Making cloud computing more secure
April 19, 2011
Ciphering: Gentry’s system allows encrypted data to be analyzed in the cloud. In this example, we wish to add 1 and 2. The data is encrypted so that 1 becomes 33 and 2 becomes 54. The encrypted data is sent to the cloud and processed: the result (87) can be downloaded from the cloud and decrypted to provide the final answer (3).Ciphering: Gentry’s system allows encrypted data to be analyzed in the cloud. In this example, we wish to add 1 and 2. The data is encrypted so that 1 becomes 33 and 2 becomes 54. The encrypted data is sent to the cloud and processed: the result (87) can be downloaded from the cloud and decrypted to provide the final answer (3).
Ciphering: Gentry’s system allows encrypted data to be analyzed in the cloud. In this example, we wish to add 1 and 2. The data is encrypted so that 1 becomes 33 and 2 becomes 54. The encrypted data is sent to the cloud and processed: the result (87) can be downloaded from the cloud and decrypted to provide the final answer (3).

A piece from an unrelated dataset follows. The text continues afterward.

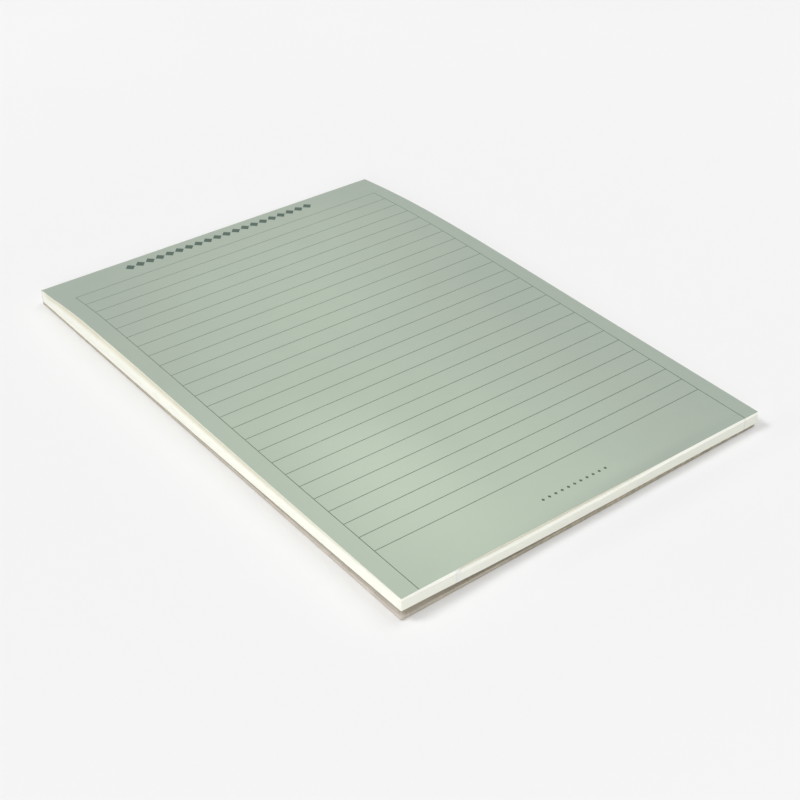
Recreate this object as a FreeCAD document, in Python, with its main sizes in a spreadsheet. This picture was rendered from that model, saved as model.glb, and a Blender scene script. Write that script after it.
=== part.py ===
"""Ruled writing pad, A5: a block of sheets glued along its head to a chipboard back.

Frame, in millimetres: the origin is at the bottom centre of the whole pad, +X runs to the
right along the foot, +Y runs from the foot to the glued head, and +Z is up off the table.

The board lies flat. The sheets are clamped only by the glue at the head, so the block swells
a little way down from it, thins again towards the foot, and its front left corner stands clear
of the board. The block is lofted from three side profiles: left edge, middle and right edge.
"""

import FreeCAD, Part
import math
import os
import Sketcher

# Driving sizes. Each name is the alias of one cell of the sheet "Sizes".
SIZES = {
    "sheet_width": 148.0,        # A5, across the ruling
    "sheet_length": 210.0,       # A5, from the glued head to the loose foot
    "board_thickness": 1.35,     # grey chipboard
    "board_corner_radius": 0.7,  # the board's two foot corners are dulled by handling
    "head_thickness": 4.8,       # the block where the glue clamps it
    "swell_thickness": 7.4,      # the block at its fullest
    "swell_from_head": 52.0,     # where it is fullest
    "settle_thickness": 5.8,     # the block where it has settled again
    "settle_from_foot": 70.0,    # where it has settled
    "foot_thickness": 4.5,       # the block at its loose end
    "corner_lift": 2.35,         # gap under the sheets at the front left corner
    "lift_start": 4.0,           # down to here from the head the sheets lie flat on the board
    "fan_height": 1.3,           # the upper sheets at the foot, which have slipped back
    "fan_back": 0.5,             # how far the top one has slipped
    "glue_thickness": 0.4,       # film of padding glue on the head
    "glue_edge_radius": 0.25,    # soft outer edges of the film
}

# The lift of the sheets dies away as a parabola from the left edge to the right one. So the
# three profiles take these shares of it.
LIFT_SHARES = {"left": 1.0, "middle": 0.25, "right": 0.0}

# The head face in the pad's frame, with the glue film outside it.
HEAD_Y = "(Sizes.sheet_length - Sizes.glue_thickness) / 2"
FOOT_Y = "(-Sizes.sheet_length - Sizes.glue_thickness) / 2"

START, END, CENTRE = 1, 2, 3  # the point numbers of a sketch's lines and circles
ORIGIN = (-1, 1)              # the sketch's own origin


def make_sheet(doc):
    """The spreadsheet that drives every sub-part."""
    sheet = doc.addObject("Spreadsheet::Sheet", "Sizes")
    for row, (alias, value) in enumerate(SIZES.items(), start=1):
        sheet.set(f"A{row}", alias)
        sheet.set(f"B{row}", str(value))
        sheet.setAlias(f"B{row}", alias)
    return sheet


def new_sketch(body, name, role):
    """A sketch on one of the body's own origin planes."""
    sketch = body.newObject("Sketcher::SketchObject", name)
    plane = next(f for f in body.Origin.OriginFeatures if f.Role == role)
    sketch.AttachmentSupport = [(plane, "")]
    sketch.MapMode = "FlatFace"
    return sketch


def measure(sketch, kind, first, second, name, expression):
    """A named dimension from point first to point second, driven by the sheet."""
    index = sketch.addConstraint(Sketcher.Constraint(kind, *first, *second, 1.0))
    sketch.renameConstraint(index, name)
    sketch.setExpression(f"Constraints.{name}", expression)


def join(sketch, first, second):
    """Makes two end points of the sketch one."""
    sketch.addConstraint(Sketcher.Constraint("Coincident", *first, *second))


def add_rectangle(sketch, width, height, left, bottom):
    """A closed rectangle whose sizes and lower left corner are expressions."""
    corners = [(0, 0), (1, 0), (1, 1), (0, 1)]
    sides = []
    for a, b in zip(corners, corners[1:] + corners[:1]):
        line = Part.LineSegment(FreeCAD.Vector(*a, 0), FreeCAD.Vector(*b, 0))
        sides.append(sketch.addGeometry(line, False))
    for side, following in zip(sides, sides[1:] + sides[:1]):
        join(sketch, (side, END), (following, START))
    for side, kind in zip(sides, ("Horizontal", "Vertical") * 2):
        sketch.addConstraint(Sketcher.Constraint(kind, side))
    measure(sketch, "DistanceX", ORIGIN, (sides[0], START), "left", left)
    measure(sketch, "DistanceY", ORIGIN, (sides[0], START), "bottom", bottom)
    measure(sketch, "DistanceX", (sides[0], START), (sides[0], END), "width", width)
    measure(sketch, "DistanceY", (sides[1], START), (sides[1], END), "height", height)


def round_edges(body, base, name, radius, wanted):
    """Rounds the edges of the feature base whose middle point passes the test wanted."""
    chosen = []
    for number, edge in enumerate(base.Shape.Edges, start=1):
        middle = edge.valueAt((edge.FirstParameter + edge.LastParameter) / 2)
        if wanted(middle):
            chosen.append(f"Edge{number}")
    fillet = body.newObject("PartDesign::Fillet", name)
    fillet.Base = (base, chosen)
    fillet.setExpression("Radius", radius)
    return fillet


def make_board(doc):
    """The chipboard back: a cut rectangle with its two foot corners dulled."""
    body = doc.addObject("PartDesign::Body", "backing_board")
    outline = new_sketch(body, "board_outline", "XY_Plane")
    add_rectangle(outline, "Sizes.sheet_width", "Sizes.sheet_length", "-Sizes.sheet_width / 2", FOOT_Y)
    board = body.newObject("PartDesign::Pad", "board_pad")
    board.Profile = outline
    board.setExpression("Length", "Sizes.board_thickness")
    doc.recompute()

    half_thickness = board.Shape.BoundBox.ZLength / 2
    round_edges(
        body, board, "board_corners", "Sizes.board_corner_radius",
        lambda point: point.y < 0 and math.isclose(point.z, half_thickness) and abs(point.x) > 1,
    )
    return body


def add_curve(sketch, poles):
    """A quadratic B-spline with evenly spaced knots, and the numbers of its pole circles.

    Such a curve touches each inner leg of its control polygon at the leg's middle."""
    spans = len(poles) - 2
    curve = Part.BSplineCurve()
    curve.buildFromPolesMultsKnots(
        [FreeCAD.Vector(*pole, 0) for pole in poles],
        [3] + [1] * (spans - 1) + [3], list(range(spans + 1)), False, 2,
    )
    index = sketch.addGeometry(curve, False)
    sketch.exposeInternalGeometry(index)
    return index, [(index + 1 + k, CENTRE) for k in range(len(poles))]


def lift_at(from_head, share):
    """The lift of the sheets at a distance from the head, as an expression."""
    bend = f"(({from_head}) - Sizes.lift_start) / (Sizes.sheet_length - Sizes.lift_start)"
    return f"{share} * Sizes.corner_lift * ({bend})^2"


def draw_profile(body, side, share):
    """The block's section at one side, seen from the right: the head is at the sketch's right."""
    sketch = new_sketch(body, f"profile_{side}", "YZ_Plane")
    offset = {"left": "-0.5", "middle": "0", "right": "0.5"}[side]
    sketch.setExpression("AttachmentOffset.Base.z", f"{offset} * Sizes.sheet_width")

    # Rough shapes in the right order: the expressions below give every size.
    flat = sketch.addGeometry(Part.LineSegment(FreeCAD.Vector(100, 1, 0), FreeCAD.Vector(90, 1, 0)))
    lifted, under = add_curve(sketch, [(90, 1), (0, 1), (-100, 3)])
    flush = sketch.addGeometry(Part.LineSegment(FreeCAD.Vector(-100, 3, 0), FreeCAD.Vector(-100, 6, 0)))
    fanned = sketch.addGeometry(Part.LineSegment(FreeCAD.Vector(-100, 6, 0), FreeCAD.Vector(-99, 7, 0)))
    top, over = add_curve(sketch, [(-99, 7), (-40, 7), (10, 8), (70, 8), (100, 5)])
    head = sketch.addGeometry(Part.LineSegment(FreeCAD.Vector(100, 5, 0), FreeCAD.Vector(100, 1, 0)))
    foot_pole, settle_pole, fall_pole, rise_pole, head_pole = over

    base = (flat, START)
    join(sketch, (flat, END), (lifted, START))
    join(sketch, (lifted, END), (flush, START))
    join(sketch, (flush, END), (fanned, START))
    join(sketch, (fanned, END), (top, START))
    join(sketch, (top, END), (head, START))
    join(sketch, (head, END), base)
    sketch.addConstraint(Sketcher.Constraint("Horizontal", flat))
    sketch.addConstraint(Sketcher.Constraint("Vertical", flush))
    sketch.addConstraint(Sketcher.Constraint("Vertical", head))

    # The head face, and the flat of the underside that the glue holds down.
    measure(sketch, "DistanceX", ORIGIN, base, "head_y", HEAD_Y)
    measure(sketch, "DistanceY", ORIGIN, base, "board_top", "Sizes.board_thickness")
    measure(sketch, "DistanceY", (head, END), (head, START), "head_thickness", "Sizes.head_thickness")
    measure(sketch, "DistanceX", (flat, END), base, "lift_start", "Sizes.lift_start")

    # The underside rises from that flat as one parabola, up to the foot.
    measure(sketch, "DistanceX", under[1], under[0], "bend_leg",
            "(Sizes.sheet_length - Sizes.lift_start) / 2")
    sketch.addConstraint(Sketcher.Constraint("Horizontal", *under[1], *under[0]))
    measure(sketch, "DistanceX", under[2], base, "sheet_length", "Sizes.sheet_length")
    measure(sketch, "DistanceY", base, under[2], "foot_lift", lift_at("Sizes.sheet_length", share))

    # The foot face: the lower sheets are flush, and the upper ones have slipped back.
    measure(sketch, "DistanceY", (flush, START), (fanned, END), "foot_thickness", "Sizes.foot_thickness")
    measure(sketch, "DistanceY", (fanned, START), (fanned, END), "fan_height", "Sizes.fan_height")
    measure(sketch, "DistanceX", (fanned, START), (fanned, END), "fan_back", "Sizes.fan_back")

    # The top sheet rises over the swell, falls, and settles towards the foot. The swell's two
    # poles stand as high as its top, which lies halfway between them.
    swell, settle = "Sizes.swell_from_head", "Sizes.sheet_length - Sizes.settle_from_foot"
    for pole, name, from_head, thickness in (
        (rise_pole, "rise", f"{swell} / 2", "Sizes.swell_thickness"),
        (fall_pole, "fall", f"{swell} * 3 / 2", "Sizes.swell_thickness"),
        (settle_pole, "settle", settle, "Sizes.settle_thickness"),
    ):
        measure(sketch, "DistanceX", pole, base, f"{name}_from_head", from_head)
        measure(sketch, "DistanceY", base, pole, f"{name}_height", f"{thickness} + {lift_at(from_head, share)}")
    return sketch


def make_block(doc):
    """All the sheets as one solid, lofted across the pad through its three side profiles."""
    body = doc.addObject("PartDesign::Body", "paper_block")
    profiles = [draw_profile(body, side, share) for side, share in LIFT_SHARES.items()]
    doc.recompute()
    loft = body.newObject("PartDesign::AdditiveLoft", "swollen_block")
    loft.Profile = profiles[0]
    loft.Sections = profiles[1:]
    loft.Ruled = False
    return body


def make_glue(doc):
    """The film of padding glue brushed over the head of the sheets and the board."""
    body = doc.addObject("PartDesign::Body", "glue_strip")
    face = new_sketch(body, "head_face", "XZ_Plane")
    face.setExpression("AttachmentOffset.Base.z", f"-({HEAD_Y})")
    film_height = "Sizes.board_thickness + Sizes.head_thickness"
    add_rectangle(face, "Sizes.sheet_width", film_height, "-Sizes.sheet_width / 2", "0")
    film = body.newObject("PartDesign::Pad", "film")
    film.Profile = face
    film.setExpression("Length", "Sizes.glue_thickness")
    film.Reversed = True
    doc.recompute()

    outer = film.Shape.BoundBox.YMax
    lowest = film.Shape.BoundBox.ZMin
    round_edges(
        body, film, "film_edges", "Sizes.glue_edge_radius",
        lambda point: math.isclose(point.y, outer) and not math.isclose(point.z, lowest, abs_tol=1e-6),
    )
    return body


def check(doc, parts):
    """Stops the macro if any object failed or any sub-part isn't one valid solid."""
    for item in doc.Objects:
        if "Invalid" in item.State or "Error" in item.State:
            raise RuntimeError(f"{item.Name} failed: {item.State}")
    for part in parts:
        shape = part.Shape
        if shape.isNull() or not shape.isValid() or len(shape.Solids) != 1:
            raise RuntimeError(f"{part.Label} is not one valid solid")
        box = shape.BoundBox
        print(f"{part.Label}: {shape.Volume / 1000:.2f} cm3, "
              f"{box.XLength:.2f} x {box.YLength:.2f} x {box.ZLength:.2f} mm")


def main():
    doc = FreeCAD.newDocument("writing_pad")
    make_sheet(doc)
    doc.recompute()
    parts = [make_board(doc), make_block(doc), make_glue(doc)]
    doc.recompute()
    check(doc, parts)
    os.makedirs("parts", exist_ok=True)
    for part in parts:
        part.Shape.exportStep(f"parts/{part.Label}.step")


main()
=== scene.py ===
# %% [markdown]
# # Dressing a ruled writing pad
#
# A writing pad looks like the simplest thing to model, and a box with a green top is what most
# first tries come to. It looks like a tile. What makes a pad read as paper is small: the block
# swells where the glue lets go of it, the sheets show as fine layers along the edges, the print
# runs out to a white cut rim, and the card under it is rougher than anything above.
#
# The solid model already holds the form and the sizes. The lesson reads both from it, in metres,
# and adds what a solid leaves out, one piece and one finish at a time.

# %% Load the solid model
import bpy
import math
import numpy as np
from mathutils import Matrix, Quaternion, Vector
from numpy.polynomial import legendre


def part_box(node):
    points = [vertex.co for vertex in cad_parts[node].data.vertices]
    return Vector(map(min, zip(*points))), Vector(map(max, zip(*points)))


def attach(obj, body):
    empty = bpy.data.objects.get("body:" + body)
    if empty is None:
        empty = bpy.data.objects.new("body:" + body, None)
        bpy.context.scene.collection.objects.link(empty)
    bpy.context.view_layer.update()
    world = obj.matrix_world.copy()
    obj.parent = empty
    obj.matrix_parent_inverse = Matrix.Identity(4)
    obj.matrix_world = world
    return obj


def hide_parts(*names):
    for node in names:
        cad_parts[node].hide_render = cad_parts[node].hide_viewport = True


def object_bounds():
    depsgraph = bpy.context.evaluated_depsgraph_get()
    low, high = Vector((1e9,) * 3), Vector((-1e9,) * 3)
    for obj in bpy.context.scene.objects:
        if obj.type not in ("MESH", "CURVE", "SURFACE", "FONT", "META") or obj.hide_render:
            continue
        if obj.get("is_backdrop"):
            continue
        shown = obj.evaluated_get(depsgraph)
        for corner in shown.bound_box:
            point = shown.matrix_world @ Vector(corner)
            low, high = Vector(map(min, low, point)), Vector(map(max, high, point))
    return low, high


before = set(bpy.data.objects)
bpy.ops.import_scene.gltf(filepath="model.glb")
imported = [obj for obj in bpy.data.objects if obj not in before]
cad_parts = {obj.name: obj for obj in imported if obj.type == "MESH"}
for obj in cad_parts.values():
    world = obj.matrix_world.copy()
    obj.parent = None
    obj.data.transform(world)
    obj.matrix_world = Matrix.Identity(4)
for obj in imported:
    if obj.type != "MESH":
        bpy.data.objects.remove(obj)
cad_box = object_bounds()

MM = 0.001
METRE = 1000.0     # in millimetres
print("solid model, mm:", [[round(value / MM, 2) for value in corner] for corner in cad_box])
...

Craig Gentry is creating an encryption system that could solve the problem keeping many organizations from using cloud computing to analyze and mine data: it’s too much of a security risk to give a public cloud provider such as Amazon or Google access to unencrypted data.

The problem is that while data can be sent to and from a cloud provider’s data center in encrypted form, the servers that power a cloud can’t do any work on it that way. Now Gentry, an IBM researcher, has shown that it is possible to analyze data without decrypting it. The key is to encrypt the data in such a way that performing a mathematical operation on the encrypted information and then decrypting the result produces the same answer as performing an analogous operation on the unencrypted data. The correspondence between the operations on unencrypted data and the operations to be performed on encrypted data is known as a homomorphism. “In principle,” says Gentry, “something like this could be used to secure operations over the Internet.”

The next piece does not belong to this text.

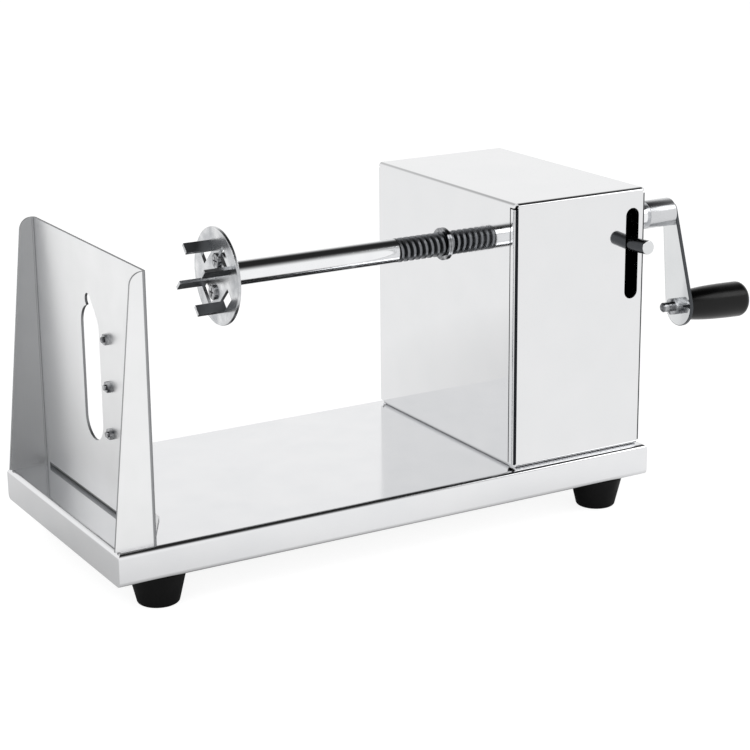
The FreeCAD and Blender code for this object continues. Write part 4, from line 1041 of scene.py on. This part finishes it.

With homomorphic encryption, a company could encrypt its entire database of e-mails and upload it to a cloud. Then it could use the cloud-stored data as desired—for example, to search the database to understand how its workers collaborate. The results would be downloaded and decrypted without ever exposing the details of a single e-mail.

Gentry began tackling homomorphic encryption in 2008. At first he was able to perform only a few basic operations on encrypted data before his system started producing garbage. Unfortunately, a task like finding a piece of text in an e-mail requires chaining together thousands of basic operations. His solution was to use a second layer of encryption, essentially to protect intermediate results when the system broke down and needed to be reset.

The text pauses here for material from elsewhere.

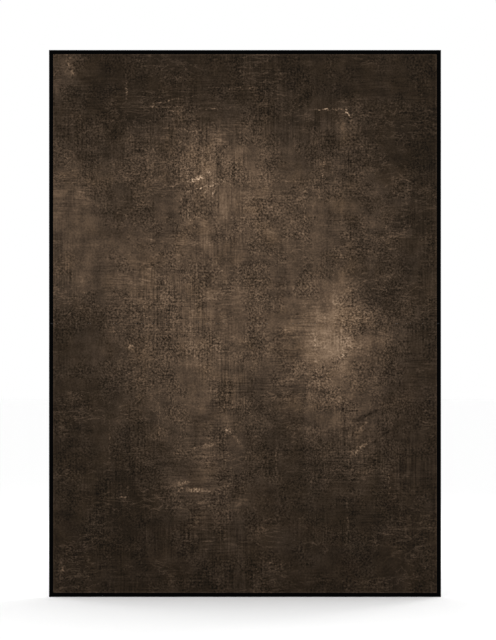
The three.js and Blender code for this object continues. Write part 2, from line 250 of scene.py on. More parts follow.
# Broad light and dark areas: middle across, height, reach across, reach up, and steps lighter.
PATCHES = [
    (-0.10, 1.69, 0.27, 0.17, 34),
    (-0.10, 1.26, 0.72, 0.34, 28),
    (-0.70, 1.55, 0.20, 0.24, 24),
    (-0.45, 1.27, 0.26, 0.14, 8),
    (0.35, 1.02, 0.17, 0.17, 34),
    (0.46, 0.84, 0.17, 0.20, 20),
    (-0.14, 0.86, 0.34, 0.28, 28),
    (-0.15, 0.47, 0.20, 0.22, 20),
    (0.26, 0.80, 0.13, 0.16, 16),
    (0.40, 0.60, 0.16, 0.16, 17),
    (0.36, 1.52, 0.22, 0.21, 14),
    (-0.72, 2.04, 0.10, 0.12, 21),
    (0.38, 1.84, 0.11, 0.08, 11),
    (-0.40, 1.68, 0.14, 0.12, 8),
    (0.42, 1.26, 0.14, 0.12, -6),
    (-0.06, 1.50, 0.30, 0.13, 13),
    (0.00, 0.20, 0.30, 0.20, 4),
    (-0.48, 1.46, 0.10, 0.10, -10),
    (-0.62, 0.98, 0.12, 0.12, -5),
    (0.00, 0.80, 0.07, 0.10, -8),
    (0.53, 1.17, 0.08, 0.05, -12),
    (0.47, 1.06, 0.08, 0.08, 6),
    (0.35, 1.06, 0.04, 0.20, 9),
    (0.31, 0.94, 0.12, 0.04, 5),
    (-0.50, 1.76, 0.12, 0.07, -7),
    (-0.64, 1.72, 0.10, 0.05, -6),
    (-0.40, 0.36, 0.14, 0.12, -6),
    (-0.50, 0.23, 0.16, 0.10, -4),
    (0.72, 1.65, 0.09, 0.30, -7),
    (-0.34, 1.58, 0.07, 0.18, -7),
    (-0.38, 1.81, 0.09, 0.06, -5),
    (-0.52, 1.88, 0.05, 0.20, -6),
    (-0.24, 1.68, 0.10, 0.09, 9),
    (0.18, 1.78, 0.08, 0.08, -5),
    (0.40, 1.80, 0.12, 0.06, 6),
    (0.11, 0.68, 0.07, 0.10, -8),
    (0.34, 0.77, 0.07, 0.05, 6),
    (-0.45, 0.96, 0.12, 0.12, 5),
    (-0.64, 1.69, 0.10, 0.07, 4),
]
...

“The problem of how to create true homomorphic encryption has been debated for more than 30 years, and Craig was the first person who got it right and figured out how to make the math work,” says Paul Kocher, the president of the security firm Cryptography Research. However, Kocher warns, because Gentry’s scheme currently requires a huge amount of computation, there’s a long way to go before it will be widely usable.

Gentry acknowledges that the way he applied the double layer of encryption was “a bit of a hack” and that the system runs too slowly for practical use, but he is working on optimizing it for specific applications such as searching databases for records. He estimates that these applications could be ready for the market in five to 10 years.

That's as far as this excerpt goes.